Firewater is Tod A, lead singer, guitarist and the only constant member in their twelve year history. Each record and every tour saw a different band. All of them good, every one has something to recommend it. In addition to 2008’s Golden Hour and the brand new International Orange!, Bloodshot has released Firewater’s entire back catalog (with the exception of The Ponzi Scheme, which is still owned by Universal). This is the first time in years that some of these CDs are available. Still, when people asked which one to get I had no problem highly touting the new one. Its ridiculously catchy songs get in your head and stay there. And they play well live too. “A Little Revolution” and “The Monkey Song” were part of every night’s show, which saw some variables from night to night. For instance, “Three Headed Dog” didn’t make it onto a setlist until Dallas, where we needed something darker. The highlight every night was (surprisingly) the mostly instrumental “Bhangra Brothers” which featured a center stage performance from percussionist Jazz. Even after eight shows I wasn’t tired of the audience participation portion which they always gladly gave.

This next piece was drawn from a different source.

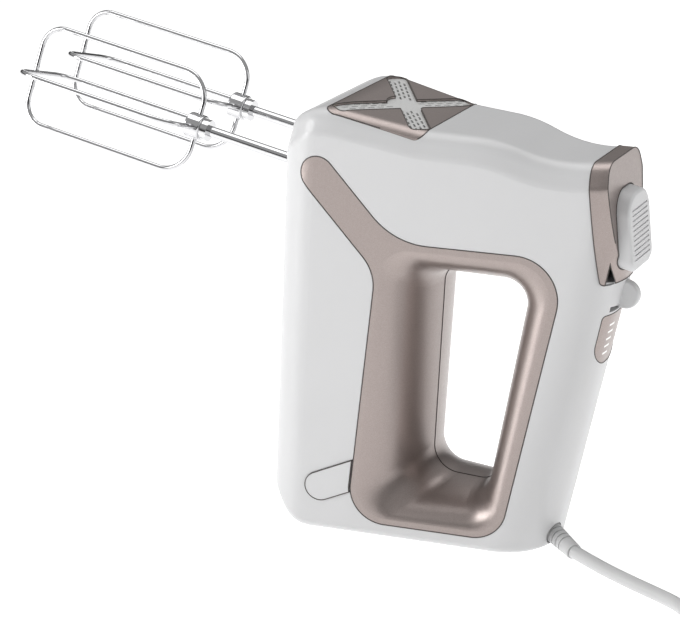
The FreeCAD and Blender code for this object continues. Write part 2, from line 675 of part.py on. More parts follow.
def make_rotor():
    axis = V(MOTOR_X, 0, 0)
    shaft = rod(ROTOR_R, axis + UP * 44.5, axis + UP * 170.5)
    low, high = ARMATURE_Z
    core_disc = rod(ARMATURE_R, axis + UP * low, axis + UP * high)
    slots = []
    for i in range(ARMATURE_SLOTS):
        slot = box((6.5, 15.6), (-1.6, 1.6), (60, 102)).fuse(box((15, 18), (-0.7, 0.7), (60, 102)))
        slot.rotate(V(0, 0, 0), UP, 360 / ARMATURE_SLOTS * i)
        slot.translate(axis)
        slots.append(slot)
    core = core_disc.cut(slots).cut(rod(ROTOR_R, axis, axis + UP * 200))
    coils = [tube(15.2, 6.6, axis + UP * z, axis + UP * (z + 6)) for z in (low - 6.1, high + 0.1)]
    coils = [c.makeFillet(2.0, [e for e in c.Edges if e.Length > 60]) for c in coils]
    for i in range(ARMATURE_SLOTS):
        bar = box((7.2, 15.2), (-1.3, 1.3), (low - 1, high + 1))
        bar.rotate(V(0, 0, 0), UP, 360 / ARMATURE_SLOTS * i)
        bar.translate(axis)
        coils.append(bar)
    windings = coils[0].fuse(coils[1:])
    commutator = tube(6.0, ROTOR_R, axis + UP * 49.5, axis + UP * 57.5)
    cuts = []
    for i in range(ARMATURE_SLOTS):
        cut = box((5.2, 7), (-0.2, 0.2), (49, 56.5))
        cut.rotate(V(0, 0, 0), UP, 360 / ARMATURE_SLOTS * (i + 0.5))
        cut.translate(axis)
        cuts.append(cut)
    core_worm = tube(WORM_R - 1.3, ROTOR_R, axis + UP * WORM_Z[0], axis + UP * WORM_Z[1])
    lead = 2 * math.pi * (WHEEL_R - 0.95) / WHEEL_TEETH * WORM_STARTS
    threads = []
    for start in range(WORM_STARTS):
        path = Part.makeHelix(lead, WORM_Z[1] - WORM_Z[0] - 5, WORM_R - 1.4)
        base = WORM_R - 1.4
        tooth = Part.makePolygon([V(base, 0, -1.0), V(WORM_R, 0, -0.45), V(WORM_R, 0, 0.45),
                                  V(base, 0, 1.0), V(base, 0, -1.0)])
        thread = Part.Wire(path.Edges).makePipeShell([tooth], True, True)
        thread.rotate(V(0, 0, 0), UP, 360 / WORM_STARTS * start)
        thread.translate(axis + UP * (WORM_Z[0] + 2.5))
        threads.append(thread)
    worm = core_worm.fuse(threads)
    return {"rotor_shaft": shaft, "armature_core": core, "armature_windings": windings,
            "commutator": commutator.cut(cuts), "worm": worm}


def make_fan():
    axis = V(MOTOR_X, 0, 0)
    low, high = FAN_Z
    hub = tube(6.0, ROTOR_R, axis + UP * low, axis + UP * high)
    disc = tube(FAN_R, ROTOR_R, axis + UP * low, axis + UP * (low + 1.2))
    blades = []
    for i in range(11):
        blade = box((5.5, FAN_R - 0.5), (-0.6, 0.6), (low + 1, high))
        blade.rotate(V(12, 0, 0), UP, 24)
        blade.rotate(V(0, 0, 0), UP, 360 / 11 * i)
        blade.translate(axis)
        blades.append(blade)
    inside = rod(FAN_R, axis + UP * low, axis + UP * high)
    wheel = hub.fuse([disc] + blades).common(inside)
    return {"cooling_fan": wheel.cut(rod(ROTOR_R, axis, axis + UP * 200))}


def make_motor():
    axis = V(MOTOR_X, 0, 0)
    low, high = CAN_Z
    can = tube(CAN_R, CAN_R - 1.6, axis + UP * low, axis + UP * high)
    floor = rod(CAN_R - 0.8, axis + UP * low, axis + UP * (low + 1.6))
    can = can.fuse(floor).cut(rod(4.5, axis, axis + UP * 60))
    windows = []
    for i in range(4):
        window = box((15, 30), (-5, 5), (low + 5, low + 9))
        window.rotate(V(0, 0, 0), UP, 90 * i)
        window.translate(axis)
        windows.append(window)
    can = can.cut(windows)
    bell = tube(CAN_R - 1.65, 5.0, axis + UP * (high - 2.5), axis + UP * high)
    bell = bell.fuse(tube(CAN_R, CAN_R - 4, axis + UP * high, axis + UP * (high + 1.5)))
    ports = [rod(3.0, axis + V(13 * math.cos(a), 13 * math.sin(a), 100),
                 axis + V(13 * math.cos(a), 13 * math.sin(a), 120))
             for a in (math.radians(30 + 60 * i) for i in range(6))]
    bell = bell.cut(ports)
    arcs = []
    for sign in (-1, 1):
        magnet = tube(CAN_R - 1.65, 17.8, axis + UP * 66, axis + UP * 97)
        wedge = box((-13, 13), (0, 40) if sign > 0 else (-40, 0), (60, 100))
        wedge.translate(axis)
        arcs.append(magnet.common(wedge))
    bearings = [tube(4.5, ROTOR_R + 0.05, axis + UP * (low - 1), axis + UP * (low + 3)),
                tube(5.0, ROTOR_R + 0.05, axis + UP * (high - 3), axis + UP * (high + 2.5))]
    holders = []
    brushes = []
    for sign in (-1, 1):
        centre = axis + V(sign * 11.6, 0, 53.5)
        sleeve = block(centre, V(1, 0, 0), UP, (8.0, 4.6, 5.6))
        foot = block(axis + V(sign * 15.2, 0, 49.6), V(1, 0, 0), UP, (12.0, 4.0, 8))
        slot = block(centre, V(1, 0, 0), UP, (20, 2.9, 3.9))
        holders.append(sleeve.fuse(foot).cut(slot))
        brushes.append(block(axis + V(sign * 9.7, 0, 53.5), V(1, 0, 0), UP, (7.2, 2.8, 3.8)))
    return {"motor_can": can, "motor_end_bell": bell, "motor_magnets": Part.makeCompound(arcs),
            "motor_bearings": Part.makeCompound(bearings),
            "brush_holders": Part.makeCompound(holders), "carbon_brushes": Part.makeCompound(brushes)}


# ---- beaters ------------------------------------------------------------------------------------
def make_loop(side, first):
    """One closed wire loop; the second loop is square to the first and passes just inside it."""
    angle = LOOP_TURN if first else LOOP_TURN + math.pi / 2
    across = RISE * math.cos(angle) + ACROSS * math.sin(angle)
    length = LOOP_L if first else LOOP_L - 2 * WIRE_R - 0.05
    base = shaft_point(side, 0)
    root = 2.6
    corners = [(-root, 0), (-LOOP_R, 0), (-LOOP_R, length), (LOOP_R, length), (LOOP_R, 0), (root, 0)]
    radii = [0, 12.5, 9.5, 9.5, 12.5, 0]
    closed = rounded(corners, radii, lambda p: base + across * p.x + OUT * p.y)
    bottom = [e for e in closed.Edges if (e.CenterOfMass - base).Length > 1.0]
    wire = Part.Wire(Part.__sortEdges__(bottom))
    return swept(wire, WIRE_R)


def make_beaters():
    parts = {}
    for side, name in ((-1, "left"), (1, "right")):
        shaft = rod(SHAFT_R, shaft_point(side, 1.0), shaft_point(side, TAIL))
        ears = block(shaft_point(side, 75), OUT, RISE, (8, 6.8, 1.3))
        shaft = shaft.fuse(ears)
        collar = rod(5.6, shaft_point(side, -4.0), shaft_point(side, 3.2))
        collar = collar.makeFillet(0.8, [e for e in collar.Edges if e.Length > 20])
        flange = rod(4.6, shaft_point(side, 3.0), shaft_point(side, 6.4))
        loops = make_loop(side, True).fuse(make_loop(side, False))
        socket = rod(SHAFT_R, shaft_point(side, 0.9), shaft_point(side, 10))
        collar = collar.fuse(flange).cut(socket)
        parts[name + "_beater_shaft"] = shaft
        parts[name + "_beater_wires"] = loops
        parts[name + "_beater_collar"] = collar.cut(loops)
    return parts


# ---- wiring and cord ----------------------------------------------------------------------------
def make_wires():
    """Two leads from the switch over the hand opening to the motor."""
    leads = []
    for y in (-8.0, 8.0):
        route = [(58, y * 0.8, 112.9), (59, y * 0.8, 126), (44, y, 133), (14, y, 133), (-8, y, 131),
                 (-9.2, y, 113.6)]
        leads.append(swept(bent_path(route)[0], 0.9))
    return {"internal_wires": Part.makeCompound(leads)}


def coil_point(angle, radius, z):
    return COIL_CENTRE + V(radius * math.cos(angle), radius * math.sin(angle), z)


def make_relief():
    """Ribbed cord guard in the heel, the cord's end inside the housing and its clamp."""
    along = relief_axis()
    relief = Part.makeCone(4.6, 3.4, (RELIEF_END - RELIEF_ROOT).Length, RELIEF_ROOT, along)
    for step in range(4):
        start = RELIEF_ROOT + along * (9.5 + 2.6 * step)
        relief = relief.cut(tube(6, 3.3, start, start + along * 0.8))
    flange = rod(5.6, RELIEF_ROOT + along * 1.2, RELIEF_ROOT + along * 2.6)
    relief = relief.fuse(flange).cut(rod(CORD_R, RELIEF_ROOT - along, RELIEF_ROOT + along * 6))
    tail = rod(CORD_R - 0.05, RELIEF_ROOT - along * 7, RELIEF_ROOT + along * 5.9)
    clamp = block(RELIEF_ROOT - along * 4.5, along, UP, (3.5, 8.5, 7.6)).cut(tail)
    return {"strain_relief": relief, "cord_tail": tail, "cord_clamp": clamp}


def coil_room():
    """Disc that takes in the whole coil; what meets the coil ends at its outer wall."""
    return rod(COIL_R + 2 * CORD_R, COIL_CENTRE - UP * 5, COIL_CENTRE + UP * 50)


def make_cord(relief):
    """The lying cord and its tied coil: two columns of turns in four layers."""
    path, radii = bent_path(CORD_ROUTE)
    print("cord radii", [round(r, 1) for r in radii])
    print("cord length", round(path.Length, 1))
    deep = 2 * COIL_LAYERS * CORD_R
    bottom = UP * (CORD_Z - CORD_R)
    outer, inner = COIL_R + 2 * CORD_R, COIL_R - 2 * CORD_R
    coil = tube(outer, inner, COIL_CENTRE + bottom, COIL_CENTRE + bottom + UP * deep)
    spoke = V(math.cos(TIE_AT), math.sin(TIE_AT), 0)
    band = block(coil_point(TIE_AT, COIL_R, CORD_Z - CORD_R + deep / 2), spoke, UP,
                 (4 * CORD_R + 1.6, deep + 0.2, 5))
    wound = box((COIL_CENTRE.x - 60, COIL_CENTRE.x), (COIL_CENTRE.y - 40, CORD_MEETS_Y), (-10, 20))
    cord = swept(path, CORD_R).cut([coil_room(), wound, relief])
    return {"power_cord": cord, "cord_coil": coil, "cord_tie": band.cut(coil)}


def make_plug():
    """Flat two-pin plug that lies beside the coil, with its bend guard."""
    away = V(-math.sin(COIL_LEAVE), math.cos(COIL_LEAVE), 0)
    aside = V(math.cos(COIL_LEAVE), math.sin(COIL_LEAVE), 0)
    leave = coil_point(COIL_LEAVE, COIL_R + CORD_R, 0)
    start = leave + away * BOOT_FROM + UP * (CORD_Z + 2 * (COIL_LAYERS - 1) * CORD_R)
    floor = leave + away * BOOT_TO + UP * 0.4
    middle = floor + UP * (PLUG_THICK / 2)
    reach = middle - start
    boot = Part.makeCone(3.2, 4.4, reach.Length + 1, start, V(*reach).normalize())
    half = [(0, 6.5), (8, 13), (30, 17.6), (PLUG_LENGTH, 17.6)]
    outline = [(x, -y) for x, y in half] + half[::-1]
    wire = rounded(outline, [2, 4, 3, 2, 2, 3, 4, 2], lambda p: floor + away * p.x + aside * p.y)
    grip = prism(wire, V(0, 0, PLUG_THICK))
    pins = []
    for sign in (-1, 1):
        axis = middle + aside * (sign * PIN_HALF_GAP)
        pin = rod(PIN_R, axis + away * PLUG_LENGTH, axis + away * PIN_REACH)
        tip = [e for e in pin.Edges if (e.CenterOfMass - axis - away * PIN_REACH).Length < 0.1]
        pins.append(pin.makeFillet(1.0, tip))
    return {"plug_body": grip.fuse(boot).cut(coil_room()), "plug_pins": Part.makeCompound(pins)}


def main():
    os.makedirs("parts", exist_ok=True)
    form = body_form()
    core = body_form(WALL, False)
    parts = {}
    parts.update(make_housings(form, core))
    parts.update(make_trims(form))
    parts.update(make_vent(form, core))
    parts.update(make_control_bezel())
    parts.update(make_scale(form))
    parts.update(make_covers(form))
    for make in (make_eject, make_lever, make_switch, make_screws, make_spindles, make_gearbox,
                 make_rotor, make_fan, make_motor, make_beaters, make_wires, make_relief):
        parts.update(make())
    parts.update(make_cord(parts["strain_relief"]))
    parts.update(make_plug())
    for name, shape in parts.items():
        limits = shape.BoundBox
        print(name, len(shape.Solids), shape.isValid(), round(shape.Volume),
              [round(v, 1) for v in (limits.XMin, limits.XMax, limits.YMin, limits.YMax,
                                     limits.ZMin, limits.ZMax)])
        shape.exportStep("parts/" + name + ".step")


main()
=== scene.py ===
import json
import math

import bmesh
import bpy
from mathutils import Matrix, Vector


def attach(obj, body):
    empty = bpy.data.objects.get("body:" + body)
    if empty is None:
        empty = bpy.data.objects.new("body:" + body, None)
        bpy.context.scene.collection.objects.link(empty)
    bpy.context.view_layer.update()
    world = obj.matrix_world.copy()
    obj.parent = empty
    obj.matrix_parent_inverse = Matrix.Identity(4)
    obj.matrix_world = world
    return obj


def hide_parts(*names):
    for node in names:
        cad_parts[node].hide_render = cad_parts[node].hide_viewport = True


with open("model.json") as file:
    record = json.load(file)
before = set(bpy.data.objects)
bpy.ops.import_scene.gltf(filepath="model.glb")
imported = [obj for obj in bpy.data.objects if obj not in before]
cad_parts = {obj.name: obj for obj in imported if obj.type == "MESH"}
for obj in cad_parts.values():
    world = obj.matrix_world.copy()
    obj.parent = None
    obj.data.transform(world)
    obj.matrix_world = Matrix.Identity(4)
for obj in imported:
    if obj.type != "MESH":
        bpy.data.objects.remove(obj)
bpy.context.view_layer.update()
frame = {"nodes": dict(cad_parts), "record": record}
NODES = frame["nodes"]
MM = 0.001

# ---- camera -------------------------------------------------------------------------------------
CAMERA_AT = Vector((0.37135, -0.81904, 0.41876))
CAMERA_TURN = math.radians(27)      # the view's heading, from +Y towards -X
CAMERA_DROP = math.radians(20)      # the view looks down by this much
LENS = 120.7


def add_camera():
    data = bpy.data.cameras.new("camera")
    data.lens = LENS
    data.sensor_width = 36
    data.clip_end = 50
    camera = bpy.data.objects.new("camera", data)
    look = Vector((-math.sin(CAMERA_TURN) * math.cos(CAMERA_DROP),
                   math.cos(CAMERA_TURN) * math.cos(CAMERA_DROP), -math.sin(CAMERA_DROP)))
    camera.location = CAMERA_AT
    camera.rotation_euler = look.to_track_quat("-Z", "Y").to_euler()
    bpy.context.scene.collection.objects.link(camera)
    bpy.context.scene.camera = camera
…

Other highlights included the gig in Kansas City where the bartenders bent over backwards to keep us happy and the promoter couldn’t stop smiling; he couldn’t believe Firewater was playing his venue. In addition, the two Ha Ha Tonka members, Lennon and Brett Anderson, who live in KC came out to the show. It was nice to be able to put them on the list for once. In Cleveland on the last night of the tour they played every song they knew and Tod treated the audience to a solo version of an old Cop Shoot Cop song “Everybody Loves You When You’re Dead.” “You’re showing your age,” he chided the audience when they went crazy after the first line. Most of all the highlight of every day and night was getting to hang out with seven really great guys, every one of them smart, witty, charming and handsome. Oh, and foreign, did I mention that? Of the bunch, only Tod had been born in the USA and he’s been living in Istanbul for the last two years.
Yep, pretty much a dream vacation. If there is a spring tour, as Tod hinted there may be, sign me up.